After the tragic loss of a beloved teammate, Vanessa discovers the true meaning of love and must embrace her Native heritage to reclaim the spirit of the World Eskimo Indian Olympics.

==Release==
Dear Lemon Lima premiered on June 20, 2009 at the Los Angeles Film Festival and was released theatrically on March 4, 2011. Actor Shayne Topp won the LAFF award for "Outstanding Performance" in the Narrative competition for his performance in the film. In bestowing Topp with Outstanding Performance recognition, the Jury stated: "For his sophisticated and nuanced comic performance in a role that is often played in less subtle ways by more experienced actors, the award goes to Shayne Topp from Dear Lemon Lima." Dear Lemon Lima received the Audience Award for Best Narrative Feature at its U.S. East Coast premiere at the Woodstock Film Festival and premiered internationally at the Rome International Film Festival. Dear Lemon Lima is distributed by Phase 4 Films and by HBO/Cinemax in Eastern Europe.

==Production==
The film was shot in Seattle and the surrounding areas.

==Cast==
- Savanah Wiltfong as Vanessa Lemor
- Shayne Topp as Philip Georgey
- Zane Huett as Hercules Howard
- Melissa Leo as Mrs.

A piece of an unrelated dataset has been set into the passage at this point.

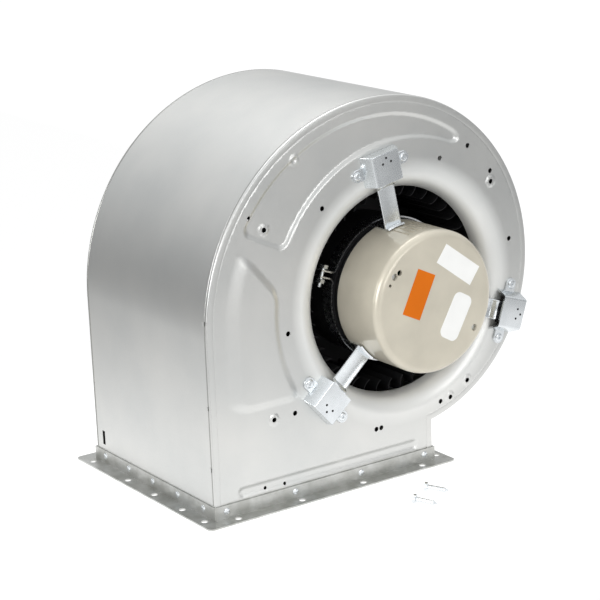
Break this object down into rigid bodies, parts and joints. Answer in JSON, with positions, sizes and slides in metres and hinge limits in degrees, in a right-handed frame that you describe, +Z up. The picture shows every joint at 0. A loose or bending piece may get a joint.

Howard
- Maia Lee as Madeline "Nothing" Amigone
- Beth Grant as Principal Applebomb
- Elaine Hendrix as Coach Roach
- Eleanor Hutchins as Terri Lemor
- Meaghan Martin as Megan Kennedy
- Kari Nissena as Norma
- Vanessa Marano as Samantha Combs
- Jada Morrison as Emmaline Chin
- Taylor Finlon as Lynne Chin
- Chase Wright Vanek as Jon Mongory
- Emma Noelle Roberts as Kellie
- Dusty Sager as David

==Reception==
The movie has received generally positive reviews from critics and audiences. Rotten Tomatoes reports that 75% of 12 critics gave the film a positive review; the average rating is 6.9/10.